Im Wiggertal machte man sich 2002 dennoch an die Planung neuer Öfen. Der damalige Erzo-Präsident sagte, der Vorstand favorisiere «die zukunftssichernde Maximallösung». Dies hiess Parallelbetrieb von zwei Öfen und Investitionen von 85 Millionen Franken. Nicht mit Zahlen belegt wurde die entscheidende Frage, ob der Import aus der Innerschweiz für eine optimale Auslastung langfristig genügt. Dies störte die Abgeordneten nicht – sie und der Vorstand ärgerten sich vielmehr über die nicht «wohlwollende» Berichterstattung des Zofinger Tagblatts. «Die Abgeordneten aus den 13 KVA-Verbandsgemeinden machten ihrem Ruf als Jasager-Klub alle Ehre und bewilligten den gewaltigen Brocken von 85 Millionen Franken mit 16 zu 2 Stimmen», hiess es im Tagblatt-Artikel.

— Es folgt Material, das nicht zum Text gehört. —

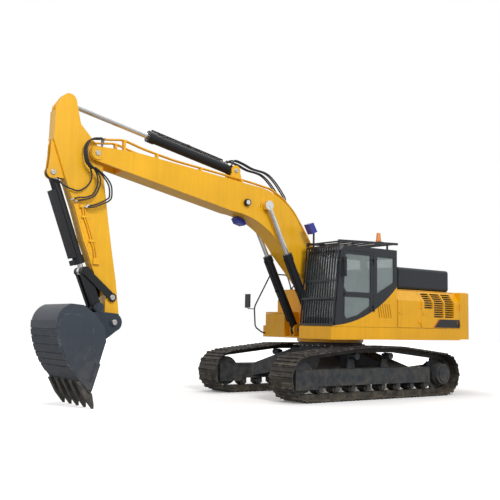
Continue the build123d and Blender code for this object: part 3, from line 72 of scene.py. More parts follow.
# ---------------------------------------------------------------- floor and light
# A pale studio floor that keeps the machine's shadow near it and is white far
# off, a large soft key light from the cab side, a low front fill and a top light.
def put(tree, kind, inputs=None, **settings):
    """A shader node with its settings; each input is a value or another node's socket."""
    node = tree.nodes.new(kind)
    for key, value in settings.items():
        setattr(node, key, value)
    for key, value in (inputs or {}).items():
        if isinstance(value, bpy.types.NodeSocket):
            tree.links.new(value, node.inputs[key])
        else:
            node.inputs[key].default_value = value
    return node


bpy.context.scene.view_settings.view_transform = "Standard"
floor_mesh = bpy.data.meshes.new("floor")
floor_mesh.from_pydata([(-60, -60, 0), (60, -60, 0), (60, 60, 0), (-60, 60, 0)], [], [(0, 1, 2, 3)])
floor = bpy.data.objects.new("floor", floor_mesh)
bpy.context.scene.collection.objects.link(floor)
floor_material = bpy.data.materials.new("studio_floor")
floor_material.use_nodes = True
tree = floor_material.node_tree
floor_shader = tree.nodes["Principled BSDF"]
floor_rays = put(tree, "ShaderNodeLightPath")
floor_tone = put(tree, "ShaderNodeMapRange", {"Value": floor_rays.outputs["Is Camera Ray"], "To Min": 0.42,
                                              "To Max": 1.0})
floor_colour = put(tree, "ShaderNodeCombineColor", {"Red": floor_tone.outputs[0], "Green": floor_tone.outputs[0],
                                                    "Blue": floor_tone.outputs[0]})
tree.links.new(floor_colour.outputs[0], floor_shader.inputs["Base Color"])
floor_shader.inputs["Roughness"].default_value = 0.9
floor_place = put(tree, "ShaderNodeTexCoord").outputs["Object"]
from_middle = put(tree, "ShaderNodeVectorMath", {0: floor_place}, operation="LENGTH").outputs["Value"]
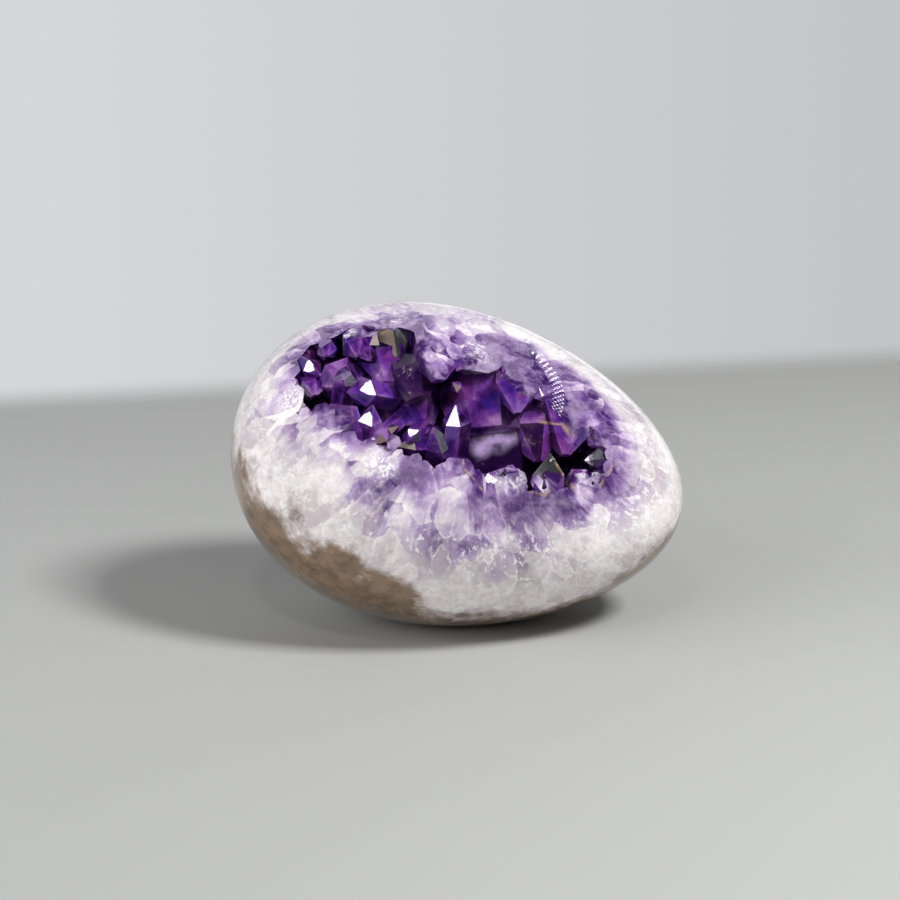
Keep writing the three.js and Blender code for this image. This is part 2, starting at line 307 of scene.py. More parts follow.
def crystal_form(half_width, length, index, root, ridge=0.0, tone=None):
    """A six-sided crystal on the origin with its tip up Z and a ridge along X."""
    shoulder = max(SHORTEST_SHOULDER * length, length - POINT_SLOPE * half_width)
    bm = bmesh.new()
    bmesh.ops.create_cone(
        bm, cap_ends=True, cap_tris=False, segments=SIDES, radius1=half_width, radius2=half_width,
        depth=shoulder + root,
    )
    for point in bm.verts:
        side = int((math.atan2(point.co.y, point.co.x) + math.pi) / (math.pi / 3) + 0.25) % SIDES
        wide = NARROWEST_SIDE + SIDE_RANGE * spread(index, 3 + side)
        point.co.x *= wide
        point.co.y *= wide
    bmesh.ops.translate(bm, vec=(0, 0, (shoulder - root) / 2), verts=bm.verts)
    bmesh.ops.rotate(bm, cent=(0, 0, 0), matrix=Matrix.Rotation(math.pi / 6, 3, "Z"), verts=bm.verts)
    cap = max(bm.faces, key=lambda face: face.calc_center_median().z)
    knees = cap.verts[:]
    point = bmesh.ops.extrude_discrete_faces(bm, faces=[cap])["faces"][0]
    bmesh.ops.scale(bm, vec=(max(RIDGE_END, ridge), RIDGE_END + 0.15 * ridge, 1), verts=point.verts)
    lean = [POINT_LEAN * (spread(index, channel) - 0.5) for channel in (1, 2)]
    lean = Vector((*lean, 0)) * half_width
    bmesh.ops.translate(bm, vec=lean + Vector((0, 0, length - shoulder)), verts=point.verts)
    for i, knee in enumerate(knees):
        knee.co.z += KNEE_RANGE * half_width * (spread(index, 11 + i) - 0.5)
    keep_growth(bm, index, length, tone)
    return bm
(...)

Ein «Komitee sauberes Wiggertal» wurde aus der Taufe gehoben und nannte primär wirtschaftliche Gründe, welche gegen den Ausbau sprachen. Die Basis der Argumentation lieferte eine Buwal-Studie. Sie ging von einer halben Million Tonnen Überkapazität in den Schweizer Verbrennungsanlagen ab dem Jahr 2006 aus. Bezogen auf die Erzo: Nur 30 Prozent des Abfalls stamme aus den 13 Erzo-Verbandsgemeinden, die das ganze Risiko tragen müssten – ohne im Gegenzug Vorteile zu bekommen.

Mit den 85 Millionen Franken ergebe sich umgerechnet ein Risiko von 1500 Franken pro Einwohner, rechnete die Opposition vor und bekam Support aus dem Kreis der Gemeindebehörden. So stellte der Gemeinderat Aarburg fest, sein Städtchen trage ein Risiko von 8,5 Millionen Franken (Oftringen von 16,7 Millionen, Zofingen von 15,3 Millionen). Gleichzeitig wurde auf die 2010 auslaufenden Lieferverträge mit Waldshut und Luzern Landschaft hingewiesen.

Das Referendum gegen die zweite Ofenlinie führt im Verband Erzo erstmals zu einer Volksabstimmung. Die ging mit 71,6 Prozent Nein-Stimmen in allen Vertragsgemeinden verloren. Auf dem Fuss gab der Erzo-Vorstand eine Studie ein zur Berichterstattung der Medien – insbesondere des Zofinger Tagblatts – in Auftrag. Das «Gutachten» taxierte die aus Sicht des Erzo-Vorstands «tendenziösen» Zeitungsartikel als in Ordnung.